Ainsi, le Tribunal fédéral a considéré que le propriétaire d'un domaine,
comprenant une maison de maître, des dépendances, garages, écuries, appartement
pour le personnel et jardin à la française, n'avait pas commis d'abus de droit
en résiliant le bail pour vendre son domaine libre de locataires à de
meilleures conditions. Il a considéré qu'il n'avait pas été constaté en fait
que ce motif de résiliation ne serait pas réel et constituerait un pur
prétexte. Un propriétaire peut en principe vendre son bien et la poursuite d'un
but économique n'a en règle générale rien d'illégitime ou d'abusif. S'agissant
d'un objet d'exception (un domaine de luxe), on peut imaginer que l'acquéreur
pourrait souhaiter y vivre personnellement. Que le domaine soit libre de tout
occupant paraît effectivement de nature à favoriser la vente. Il n'a pas été
constaté que le propriétaire aurait adopté une attitude contradictoire.
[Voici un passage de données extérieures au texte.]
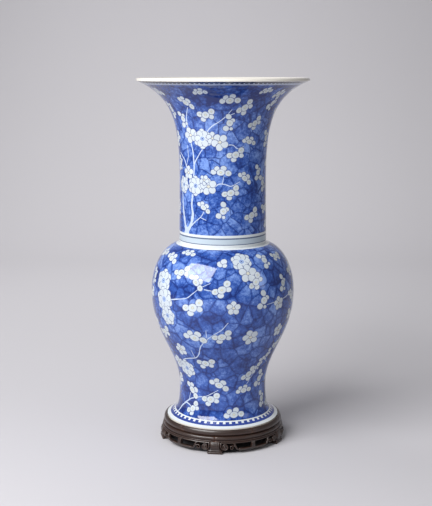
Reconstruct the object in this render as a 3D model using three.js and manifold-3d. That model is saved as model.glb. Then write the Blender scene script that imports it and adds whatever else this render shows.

Il n'y
avait en l'espèce pas d'élément concret permettant de penser que la résiliation
aurait été un moyen de pression pour amener les locataires à acheter le domaine
(art. 271a al. 1 let. c CO) (arrêt 4C.267/2002 du 18 novembre 2002 consid.
2.3).
S'agissant de la résiliation du bail portant sur un manège de chevaux, après
environ 20 ans, lors du décès du locataire, et signifié par la propriétaire qui
occupait un logement dans le bâtiment et ne pouvait plus continuer à y habiter
pour des raisons de santé, le Tribunal fédéral a considéré qu'elle n'était pas
constitutive d'abus de droit dès lors qu'il avait été constaté que la
propriétaire avait l'intention de vendre sa propriété en raison de problèmes de
santé et que la présence d'un locataire constituait un obstacle à la
réalisation de la vente (arrêt 4C.176/2004 du 8 septembre 2004, Faits et
consid. 2).
S'agissant d'une société active dans le domaine de l'achat et de la vente de
biens immobiliers, le Tribunal fédéral a considéré que la résiliation signifiée
par celle-ci à la locataire d'un appartement de cinq pièces pour vendre
celui-ci libre de tout occupant à des acquéreurs, qui généralement souhaitent y
habiter, n'était pas abusive dès lors qu'il avait été constaté que la locataire
disposait d'un revenu confortable et était prête à déménager, que la
bailleresse devait vendre un ou deux objets par année pour fonctionner
normalement et qu'il était évident que la vente d'un appartement isolé à une
personne qui souhaite l'habiter elle-même est plus facile si l'appartement est
libre de tout occupant (arrêt 4A_484/2012 du 28 février 2013, Faits et consid.
2.3).
En ce qui concerne la résiliation ordinaire signifiée par un propriétaire qui
est en proie à des difficultés financières importantes et veut obtenir des
liquidités pour faire face à ses engagements envers des banques, et qui
souhaite vendre l'appartement litigieux libre de tout occupant afin d'en
obtenir un meilleur prix, le Tribunal fédéral a jugé qu'il n'avait pas été
constaté par la cour cantonale que le prix de vente de cet appartement de trois
pièces et demie, au loyer modéré et situé au centre ville, dépendait de ce
qu'il soit occupé ou non et qu'il ne s'agissait pas non plus d'un fait notoire.
Le Tribunal fédéral a donc estimé que seul le cas d'abus de la disproportion
des intérêts en jeu due au défaut d'intérêt digne de protection du bailleur
aurait pu rendre la résiliation abusive (arrêt 4A_322/2007 du 12 novembre 2007
consid. 5-6).
Force est ainsi de constater que le Tribunal fédéral n'a pas établi de règle
abstraite pour le cas où la résiliation est donnée en vue d'en tirer un
meilleur profit lors de la vente. Il n'a pas retenu que tout appartement sans
occupant se vendrait plus cher, mais a recherché dans chaque cas particulier
si, au vu des faits constatés par l'instance cantonale, un abus de droit était
réalisé ou non; il est précisé que, dans le cadre de cet examen, il n'y a en
principe pas lieu de procéder à la pesée des intérêts du bailleur et du
locataire (cf. supra consid. 4.2). Le juge peut toutefois examiner s'il existe
une disproportion évidente entre les intérêts en présence, soit ceux purement
financiers du bailleur et le problème particulièrement pénible sur le plan
humain causé au locataire par la résiliation, puisqu'il s'agit là d'un cas
d'abus de droit pouvant entrer en ligne de compte (arrêts 4A_300/2010 du 2
septembre 2010 consid. 4.3; 4A_484/2012 du 28 février 2013 consid. 2.3.3).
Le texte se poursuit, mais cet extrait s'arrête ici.